▶ **Stored items**:
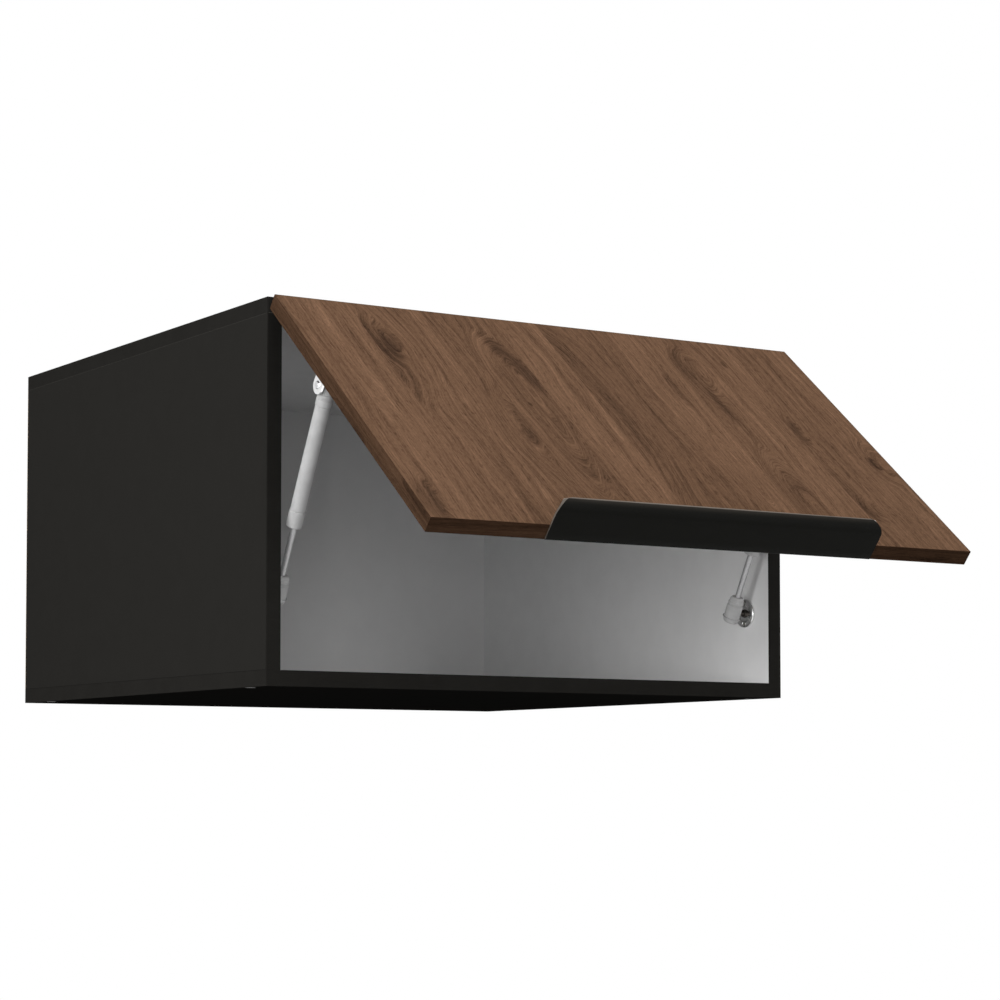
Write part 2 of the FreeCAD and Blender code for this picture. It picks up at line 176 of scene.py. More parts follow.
inner_half = 0.2853
inner_top = 0.3453
inner_bottom = 0.0147
upper_joint = 0.34505
lower_joint = 0.015
joint_half = 0.0003
rear_face = -0.0005
board = Finish("melamine board", 0.0)
x, y, z = board.axes()
inside = (abs(x) < inner_half) * (z < inner_top) * (z > inner_bottom)
grain = board.place.noise((850, 850, 850), 3, 0.6)
mottle = board.place.noise((38, 38, 38), 4, 0.6)
black = mottle.step(0.3, 0.7).blend(rgb(42, 41, 39), rgb(43, 42, 40))
black = grain.step(0.42, 0.6, 0.0, 0.3).blend(black, rgb(47, 46, 44))
upper_seam = (abs(z - upper_joint) < joint_half) * 0.4
lower_seam = (abs(z - lower_joint) < joint_half) * 0.7
black = lower_seam.blend(upper_seam.blend(black, rgb(92, 90, 86)), rgb(16, 15, 14))
white = mottle.step(0.3, 0.7).blend(rgb(234, 234, 234), rgb(237, 237, 237))
chips = board.place.noise((480, 900, 480), 3, 0.7)
chipboard = chips.ramp((0.32, rgb(96, 70, 42)), (0.46, rgb(160, 128, 86)), (0.66, rgb(202, 174, 130)))
ragged = board.place.noise((700, 700, 700), 2)
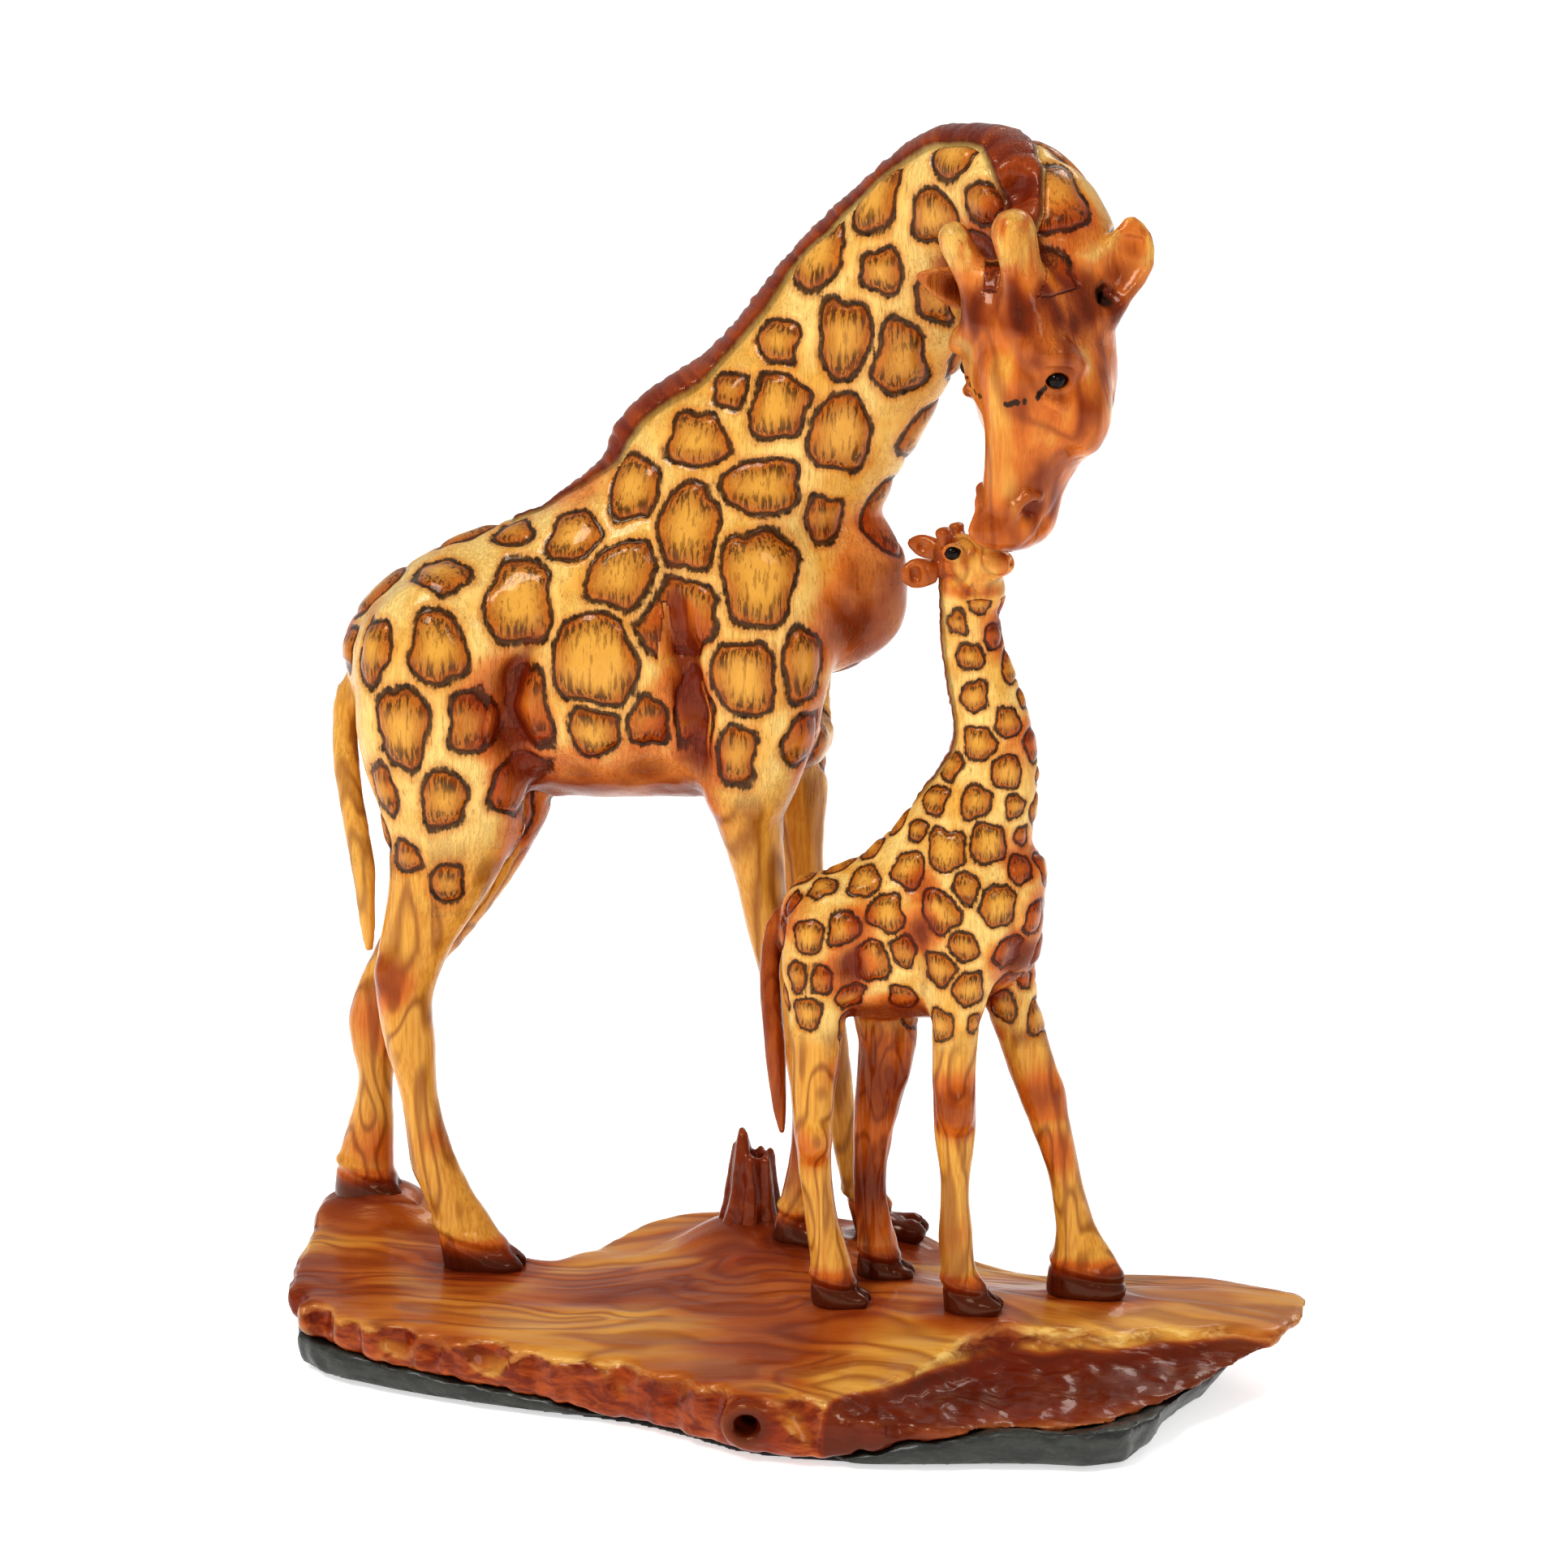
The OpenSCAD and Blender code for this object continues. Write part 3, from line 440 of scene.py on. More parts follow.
def srgb(red, green, blue):
    """A screen colour from 0 to 255 as the linear colour that the shader needs."""
    def straight(c):
        c /= 255
        return c / 12.92 if c <= 0.04045 else ((c + 0.055) / 1.055) ** 2.4
    return (straight(red), straight(green), straight(blue), 1.0)


CREAM = srgb(240, 203, 122)
GOLD = srgb(222, 164, 72)
HONEY = srgb(202, 134, 50)
ORANGE = srgb(190, 92, 26)
RED_BROWN = srgb(112, 31, 7)
DEEP_BROWN = srgb(52, 15, 5)
DARK = srgb(26, 9, 4)
PALE_CHIP = srgb(250, 214, 130)
# what the lacquer over the stained wood reflects
AMBER = (1.0, 0.5, 0.22, 1.0)


class Paint:
    """Wires the nodes of one procedural material."""

    def __init__(self, name, coat=0.0, coat_roughness=0.1, specular=0.5, tint=(1, 1, 1, 1)):
        self.material = bpy.data.materials.new(name)
        self.material.use_nodes = True
        self.tree = self.material.node_tree
        self.shader = self.tree.nodes["Principled BSDF"]
        self.shader.inputs["Coat Weight"].default_value = coat
        self.shader.inputs["Coat Roughness"].default_value = coat_roughness
        self.shader.inputs["Specular IOR Level"].default_value = specular
        self.shader.inputs["Specular Tint"].default_value = tint
        self.place = self.tree.nodes.new("ShaderNodeTexCoord").outputs["Object"]

    def set(self, socket, value):
        if isinstance(value, bpy.types.NodeSocket):
            self.tree.links.new(value, socket)
        else:
            socket.default_value = value

    def math(self, operation, a, b=0.0):
        node = self.tree.nodes.new("ShaderNodeMath")
        node.operation = operation
        self.set(node.inputs[0], a)
        self.set(node.inputs[1], b)
        return node.outputs[0]

    def mark(self, name):
        node = self.tree.nodes.new("ShaderNodeAttribute")
        node.attribute_name = name
        return node.outputs["Fac"]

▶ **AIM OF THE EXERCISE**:
Set down the material above again, word for word.

▶ **CORRECT ANSWER**:
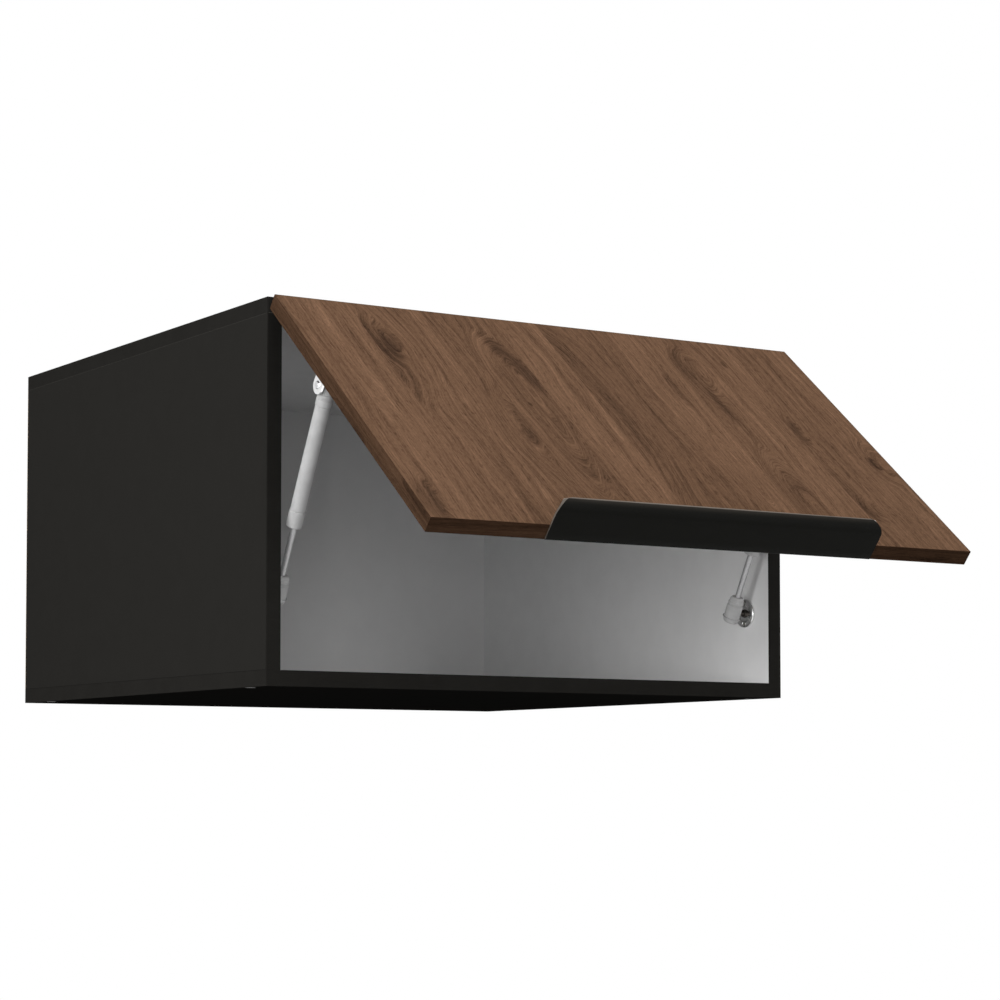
Write part 2 of the FreeCAD and Blender code for this picture. It picks up at line 176 of scene.py. More parts follow.
inner_half = 0.2853
inner_top = 0.3453
inner_bottom = 0.0147
upper_joint = 0.34505
lower_joint = 0.015
joint_half = 0.0003
rear_face = -0.0005
board = Finish("melamine board", 0.0)
x, y, z = board.axes()
inside = (abs(x) < inner_half) * (z < inner_top) * (z > inner_bottom)
grain = board.place.noise((850, 850, 850), 3, 0.6)
mottle = board.place.noise((38, 38, 38), 4, 0.6)
black = mottle.step(0.3, 0.7).blend(rgb(42, 41, 39), rgb(43, 42, 40))
black = grain.step(0.42, 0.6, 0.0, 0.3).blend(black, rgb(47, 46, 44))
upper_seam = (abs(z - upper_joint) < joint_half) * 0.4
lower_seam = (abs(z - lower_joint) < joint_half) * 0.7
black = lower_seam.blend(upper_seam.blend(black, rgb(92, 90, 86)), rgb(16, 15, 14))
white = mottle.step(0.3, 0.7).blend(rgb(234, 234, 234), rgb(237, 237, 237))
chips = board.place.noise((480, 900, 480), 3, 0.7)
chipboard = chips.ramp((0.32, rgb(96, 70, 42)), (0.46, rgb(160, 128, 86)), (0.66, rgb(202, 174, 130)))
ragged = board.place.noise((700, 700, 700), 2)
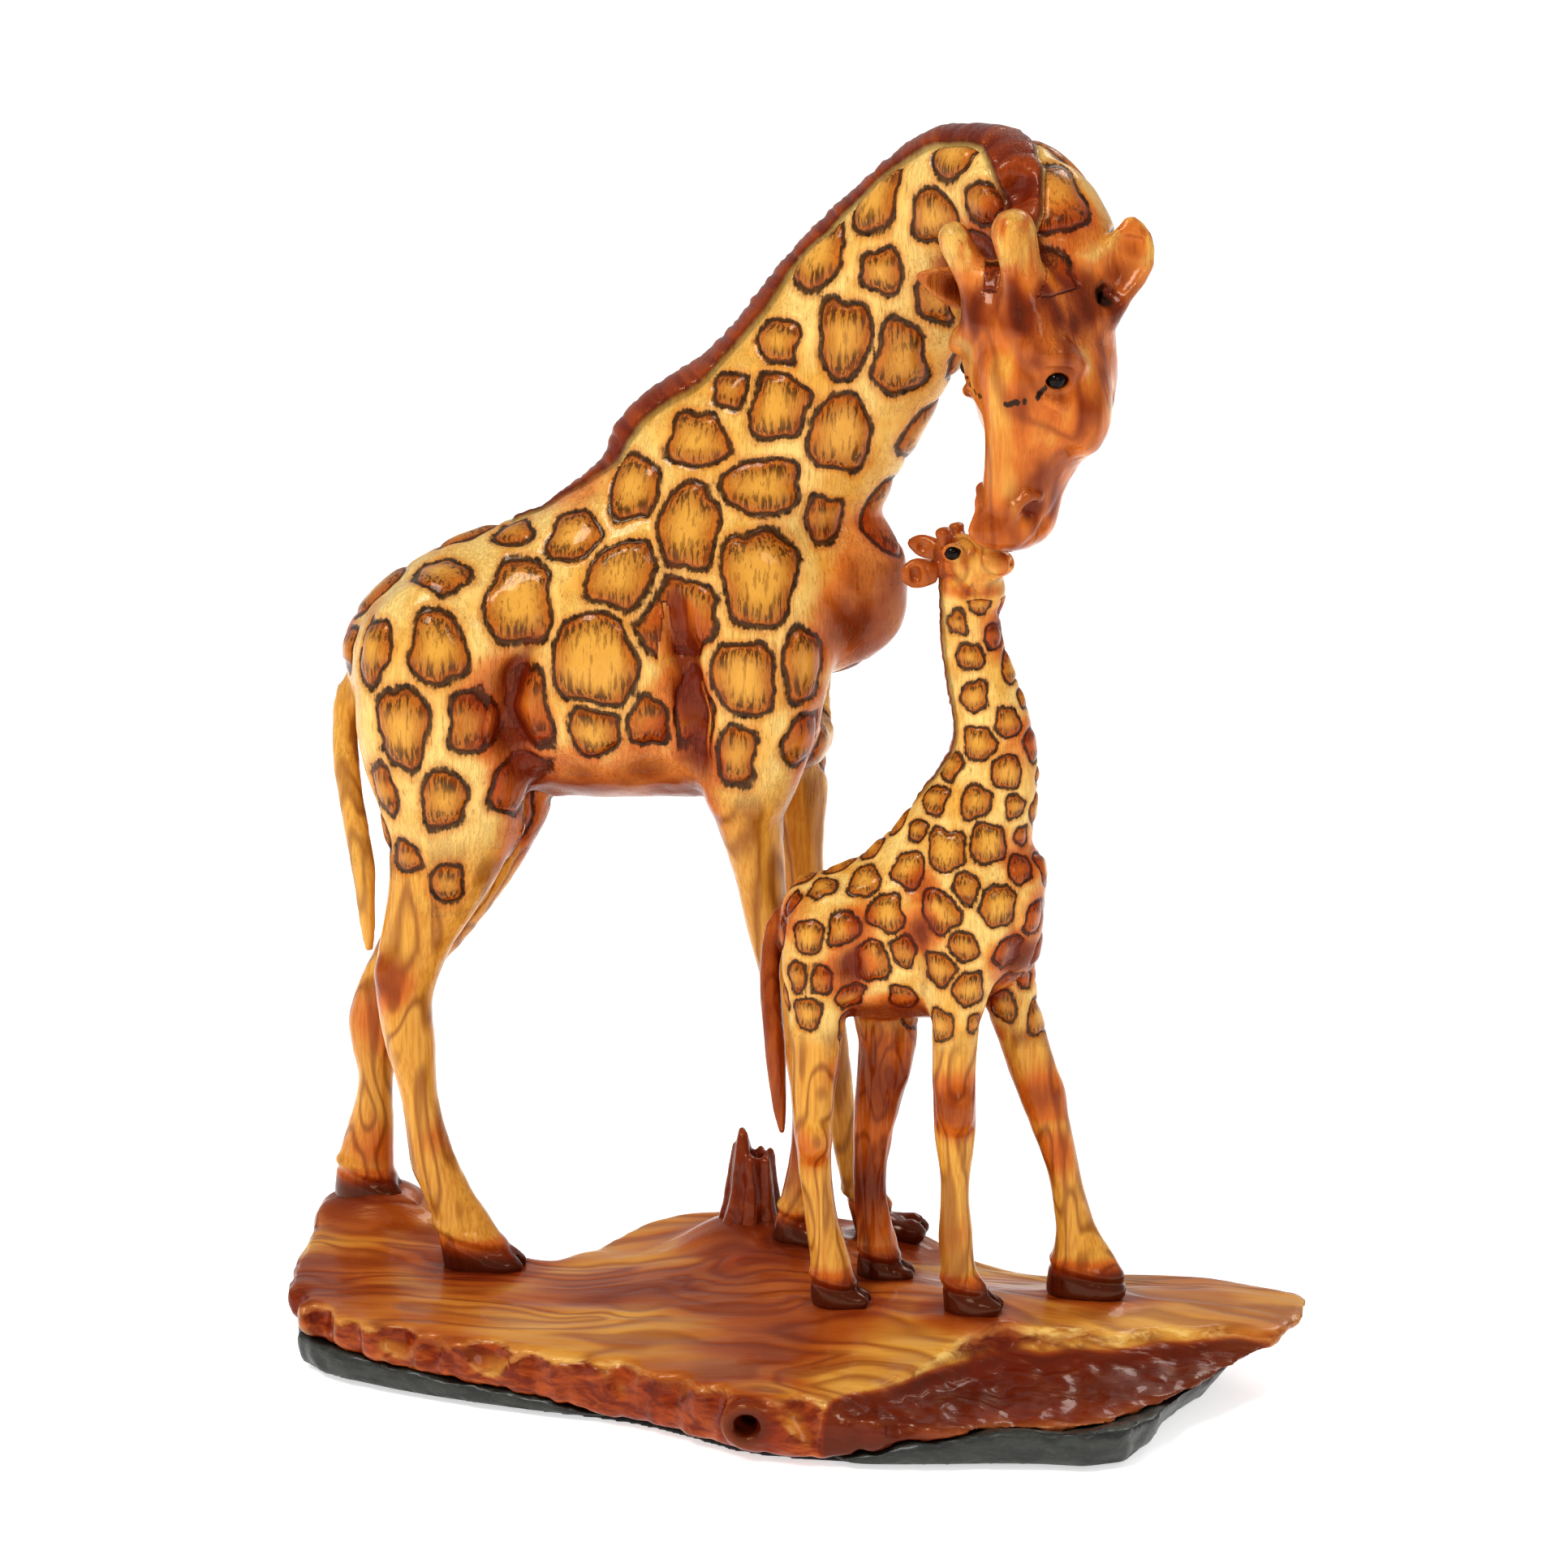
The OpenSCAD and Blender code for this object continues. Write part 3, from line 440 of scene.py on. More parts follow.
def srgb(red, green, blue):
    """A screen colour from 0 to 255 as the linear colour that the shader needs."""
    def straight(c):
        c /= 255
        return c / 12.92 if c <= 0.04045 else ((c + 0.055) / 1.055) ** 2.4
    return (straight(red), straight(green), straight(blue), 1.0)


CREAM = srgb(240, 203, 122)
GOLD = srgb(222, 164, 72)
HONEY = srgb(202, 134, 50)
ORANGE = srgb(190, 92, 26)
RED_BROWN = srgb(112, 31, 7)
DEEP_BROWN = srgb(52, 15, 5)
DARK = srgb(26, 9, 4)
PALE_CHIP = srgb(250, 214, 130)
# what the lacquer over the stained wood reflects
AMBER = (1.0, 0.5, 0.22, 1.0)


class Paint:
    """Wires the nodes of one procedural material."""

    def __init__(self, name, coat=0.0, coat_roughness=0.1, specular=0.5, tint=(1, 1, 1, 1)):
        self.material = bpy.data.materials.new(name)
        self.material.use_nodes = True
        self.tree = self.material.node_tree
        self.shader = self.tree.nodes["Principled BSDF"]
        self.shader.inputs["Coat Weight"].default_value = coat
        self.shader.inputs["Coat Roughness"].default_value = coat_roughness
        self.shader.inputs["Specular IOR Level"].default_value = specular
        self.shader.inputs["Specular Tint"].default_value = tint
        self.place = self.tree.nodes.new("ShaderNodeTexCoord").outputs["Object"]

    def set(self, socket, value):
        if isinstance(value, bpy.types.NodeSocket):
            self.tree.links.new(value, socket)
        else:
            socket.default_value = value

    def math(self, operation, a, b=0.0):
        node = self.tree.nodes.new("ShaderNodeMath")
        node.operation = operation
        self.set(node.inputs[0], a)
        self.set(node.inputs[1], b)
        return node.outputs[0]

    def mark(self, name):
        node = self.tree.nodes.new("ShaderNodeAttribute")
        node.attribute_name = name
        return node.outputs["Fac"]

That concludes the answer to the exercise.